For many firms, SMCR still gets treated as a governance framework made up of forms, maps and annual sign-offs. Of course those things matter. Statements of Responsibilities matter. Certification matters. Conduct Rules training matters. But the FCA cases that tend to land hardest are usually the ones where firms failed to recognise what was sitting in plain sight: a senior individual whose behaviour, candour or judgement had become a regulatory risk. The FCA’s fit and proper test in FIT 2.1.3G remains the anchor point here. It says firms should consider honesty, integrity and reputation, competence and capability, and financial soundness. That is not a tick-box exercise. It is a live assessment.
There is also a practical SMCR point that often gets missed. Senior manager risk rarely stays “individual” for long. Once concerns arise about a senior person’s honesty, non-disclosure or ability to hold office, the FCA quickly starts looking at the wider control environment. Who knew? Who challenged? Was the issue escalated? Were approvals still appropriate? Did anyone revisit the fit and proper assessment? Was the board too reliant on one person? That is exactly why these cases should worry firms with lean governance, founder-led structures or a heavy dependence on one or two key SMFs.
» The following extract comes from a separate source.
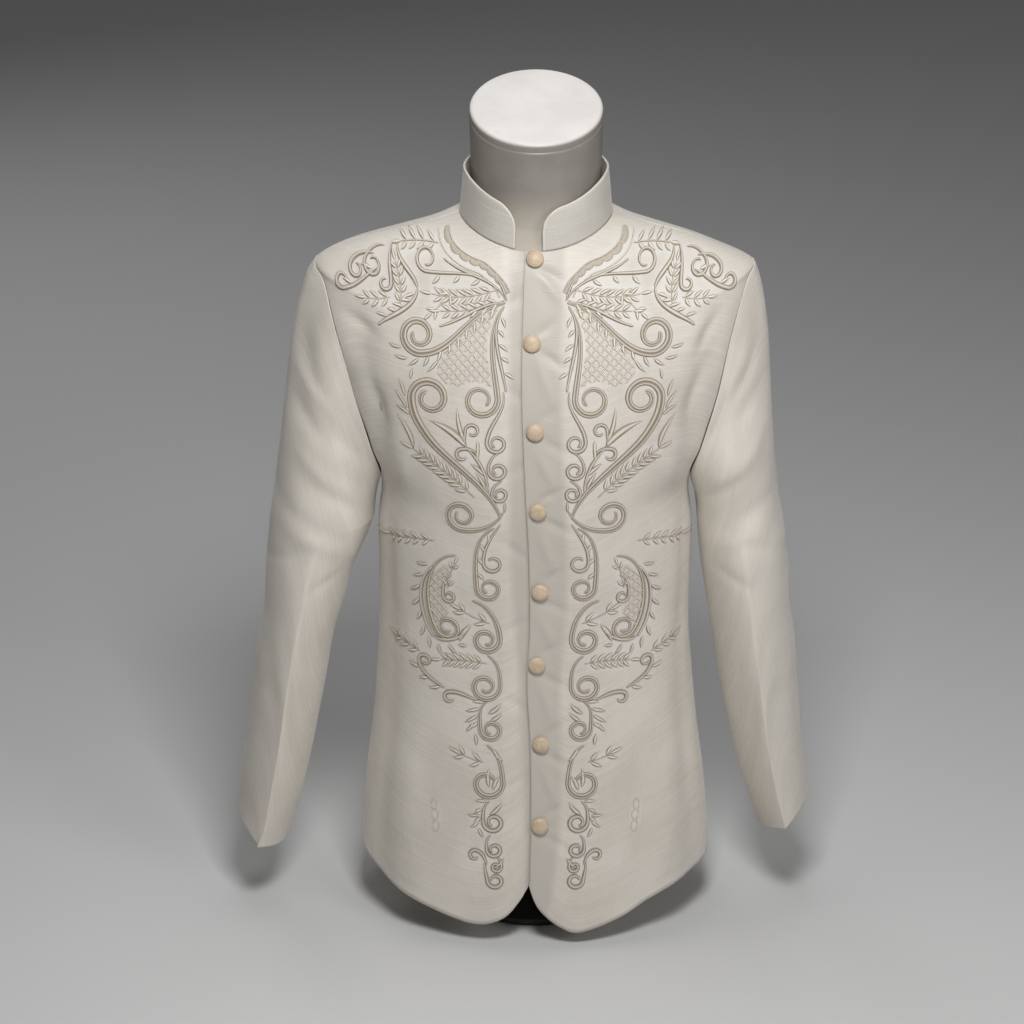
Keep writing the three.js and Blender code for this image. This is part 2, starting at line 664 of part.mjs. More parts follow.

The Howard Duckett matter is especially uncomfortable in that respect. According to the FCA’s 2025 notices, Mr Duckett held both the Executive Director function, SMF3, and the Compliance Oversight function, SMF16, and Beauforce had no other approved person. When the individual at the centre of the governance structure becomes the source of the governance concern, firms can run out of road very quickly.
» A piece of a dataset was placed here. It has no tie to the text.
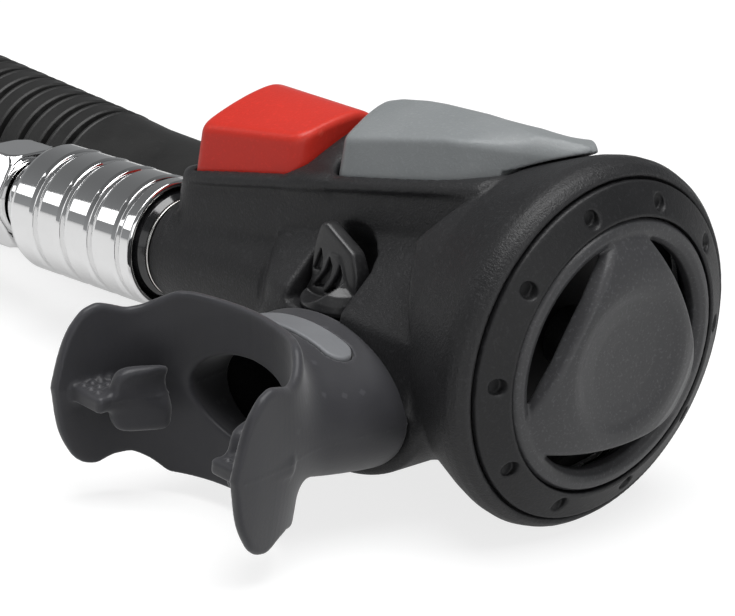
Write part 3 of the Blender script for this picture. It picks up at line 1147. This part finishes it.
world = bpy.data.worlds.new("studio")
bpy.context.scene.world = world
world.use_nodes = True
wn = world.node_tree
bg = wn.nodes["Background"]
tc = wn.nodes.new("ShaderNodeTexCoord")
sx = wn.nodes.new("ShaderNodeSeparateXYZ")
mr = wn.nodes.new("ShaderNodeMapRange")
mr.inputs["From Min"].default_value = -0.1
mr.inputs["From Max"].default_value = 0.75
mr.inputs["To Min"].default_value = 0.30
mr.inputs["To Max"].default_value = 0.12
wn.links.new(tc.outputs["Generated"], sx.inputs[0])
wn.links.new(sx.outputs["Z"], mr.inputs["Value"])
wn.links.new(mr.outputs["Result"], bg.inputs["Strength"])
bg.inputs["Color"].default_value = (0.96, 0.98, 1.0, 1)


def area(name, loc, target, sx_, sy_, power, color=(1, 1, 1)):
    l = bpy.data.lights.new(name, "AREA")
    l.shape = "RECTANGLE"
    l.size, l.size_y = sx_, sy_
    l.energy = power
    l.color = color
    o = bpy.data.objects.new(name, l)
    bpy.context.scene.collection.objects.link(o)
    o.location = loc
    o.rotation_euler = (Vector(target) - Vector(loc)).to_track_quat("-Z", "Y").to_euler()
    return o


area("key_top", (0.14, -0.06, 1.18), (0, 0, 0), 1.1, 0.9, 16.5)
area("fill_front", (0.55, -1.10, 0.30), (0, 0, 0), 0.9, 0.6, 0.9)
area("rim_right", (1.1, 0.25, 0.55), (0, 0, 0), 0.25, 0.9, 1.0)
area("fill_right", (1.25, -0.40, 0.30), (0, 0, 0), 0.8, 0.6, 1.9)
area("strip_left", (-0.75, -0.55, 0.55), (-0.05, 0, 0), 0.18, 0.8, 0.8)

# camera: the photograph's viewing angle
AZ, EL, ROLL = math.radians(44.4), math.radians(20.97), math.radians(5.19)
back = Vector((math.sin(AZ) * math.cos(EL), -math.cos(AZ) * math.cos(EL), math.sin(EL)))
right = Vector((math.cos(AZ), math.sin(AZ), 0))
upv = back.cross(right)
r2 = right * math.cos(ROLL) + upv * math.sin(ROLL)
u2 = -right * math.sin(ROLL) + upv * math.cos(ROLL)
cam = bpy.data.cameras.new("camera")
cam.sensor_width = 36.0
cam.lens = 166.5
cam.clip_start = 0.01
co = bpy.data.objects.new("camera", cam)
bpy.context.scene.collection.objects.link(co)
m3 = Matrix((r2, u2, back)).transposed()
co.matrix_world = Matrix.Translation(Vector(W((354.597, -423.148, 215.517)))) @ m3.to_4x4()
bpy.context.scene.camera = co
vs = bpy.context.scene.view_settings
vs.view_transform = "Standard"
vs.look = "None"
vs.exposure = 0.0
So what should firms take from this?
The first point is that annual fit and proper assessments need to be much more real. A short form and a declaration are not enough on their own. Firms need to be willing to look at behaviour, escalation history, dealings with the regulator, findings from internal reviews and the way control functions are treated in practice. If a senior individual consistently sidelines compliance, resists challenge or fails to disclose something material, that is not merely a management style issue. It goes to fitness and propriety. The relevant FCA framework is already there in FIT, COCON and the broader SMCR regime.
The second point is that Conduct Rules training often needs a refresh. Too much SMCR training still explains the structure of the regime without really helping senior people understand how cases arise in real life. The stronger approach is scenario-based training: regulatory disclosure failures, board challenge, pressure on control functions, certification concerns, personal conduct issues and what to do when a fact comes to light that changes the regulatory assessment of a senior individual. That is where SMCR becomes practical. This is an inference from the recent FCA cases rather than a direct FCA quote, but it follows closely from the themes in the notices.
The third point is that boards and HR teams need a closer link with Compliance. In many firms, pieces of the SMCR picture sit in different places. HR may hold conduct information. Compliance may hold regulatory correspondence. Legal may hold investigation outcomes. Senior managers may hold context that never makes it into the formal assessment. The FCA’s recent actions are a reminder that fragmented information can create blind spots. Again, that is not a new rule. It is a governance reality.
For firms in insurance, broking and the wider UK regulated market, this feels like a genuine risk trend. The FCA is not only asking whether firms have the right SMCR paperwork. It is asking whether the people running firms are fit to do so, whether problems are disclosed, and whether the firm reacts quickly enough when those questions arise. That is why SMCR compliance is moving up the agenda again.